I filed into the gymnasium in my thin white shorts. A muscular teacher with a buzz haircut who seemed completely out of place in Berkeley barked out the rules. The gym had a terrible echo and I could only make out some of what he was saying: “Men, divide up on either side of the….rahar, rahar, rahar….grab your balls and …. rahar, rahar, rahar….when you get hit...rahar, rahar, rahar…the team with the last man standing…. rahar, rahar, rahar.…and we call it Warrr Ball. Get out there, men!”
War Ball was basically a brutal form of dodgeball with hard red balls that stung. Anyone with a ball could hurl it at someone on the other team at any time. It was chaos. Get hit anywhere — body, face, crotch — and you were out. The more athletic students would march right up to the dividing line, ball in hand, and fire a missile at someone on the other team.
Not me. I stayed in the back. I couldn’t throw, but I could dodge — I was quick and had a good sense of balance. When two balls came at me, I mentally bisected their angle and jumped between their paths. This was the geometry of survival. Eventually, our ranks thinned. I was typically one of the last two or three people remaining on my team, and on this particular day I was the only one left.
Which leads me to the denouement, the final scene in this memory: I faced seven opposing players with balls in their grip and grins on their faces. The futility of my situation was clear to all. I could not dodge that many balls at once. My assailants advanced slowly to the center line. I drew in my breath. And then — unexpectedly — my fear gave way. I looked at my opponents and they looked at me; prey and predator locked eyes and shared a collective, majestic sense of destiny. It was strangely exhilarating. When the balls struck, there was no sting. There was no shame. There was no sense of defeat.

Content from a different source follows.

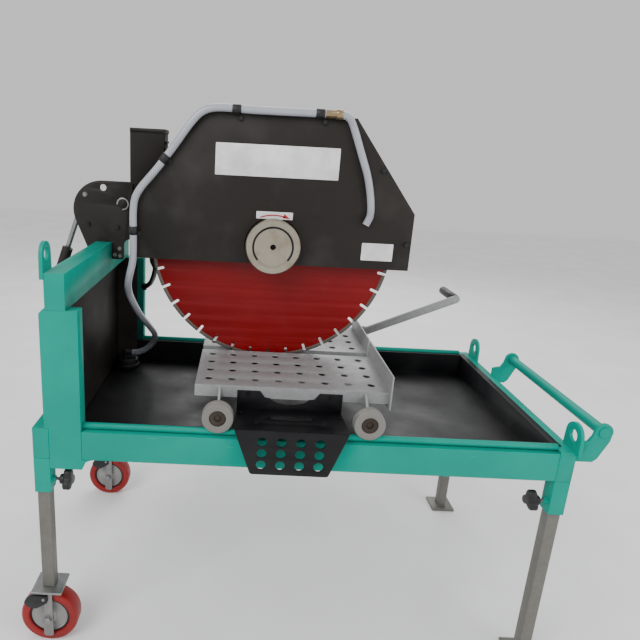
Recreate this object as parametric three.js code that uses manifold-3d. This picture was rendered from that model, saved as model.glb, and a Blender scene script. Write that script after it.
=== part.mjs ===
// A masonry saw: a steel stand with a water tray, a sliding perforated cart that runs on two round track
// bars, and a tilting cutting head that carries a 650 mm blade under a black guard.
// Units are millimetres, +X runs along the rails, +Y to the back, +Z up.
// The pieces are laid out on a datum: X = 0 under the spindle at rest, Y = 0 at the front rail's front
// face, Z = 0 at the end rails' top face. The whole saw is then moved so that its origin is the middle
// of its footprint at floor level.
import * as THREE from "three";
import { mergeVertices } from "three/addons/utils/BufferGeometryUtils.js";
import Module from "manifold-3d";

const wasm = await Module();
wasm.setup();

// ---------------------------------------------------------------- driving dimensions
const GAP = 0.3; // clearance between two pieces that touch

const RAIL_HEIGHT = 77;
const TUBE = 38; // narrow side of every stand tube
const FRAME_DEPTH = 685;
const FRAME_LEFT = -543;
const FRAME_RIGHT = 724;
const FLOOR_Z = -600;
const LONG_RAIL_TOP = -5; // the long rails' top face is this far below the end rails'
const BAR_RADIUS = 8;
const BAR_Z = LONG_RAIL_TOP + BAR_RADIUS + GAP;
const BAR_FRONT_Y = TUBE / 2;
const BAR_REAR_Y = FRAME_DEPTH - TUBE / 2;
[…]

Why, this memory? And why now? At seventy, I am too old to play War Ball. My cohort is busy dodging balls of another sort, trying to maintain some sense of balance in a game we cannot win.
I have too many dear friends who have already been stung. And the revelation for me is that after a month or two, they come to terms with it. In spite of all their worry leading up to that moment, when a ball strikes they adjust. They make do.
We aren't the authors of our lives — we can’t change the game. We are helpless, hapless narrators trying our best to make sense of it all. My friends each missed a few beats when their scripts were wrested from their hands and replaced with a rewrite that was missing many of its original pages. They were given no occasion to rehearse but somehow, after a mysterious transformation, each of them picked up their new folio and played their assigned part with abandon.
What does my 14-year-old self have to tell me? “You are doomed,” he says matter-of-factly. “That’s just the way it is. Too many balls. But it's going to be OK.”
More anon,
Paul
P.S. — I have posted this and my previous entries on the web, for those of you new to my mailing list and wanting to catch up:
California Daze (2022-3)
Under Construction (2023-4)
Golden State (2024-6)
I have also attached a photo of the Seattle Space Needle, as seen from the Chihuly Garden and Glass Museum. I visited Seattle to help send off a dear friend who passed away earlier this year, and spent part of an afternoon admiring the iconic structure rising into the sky. Construction of the Seattle Space Needle began in 1961, the same year President Kennedy launched his Council on Physical Fitness.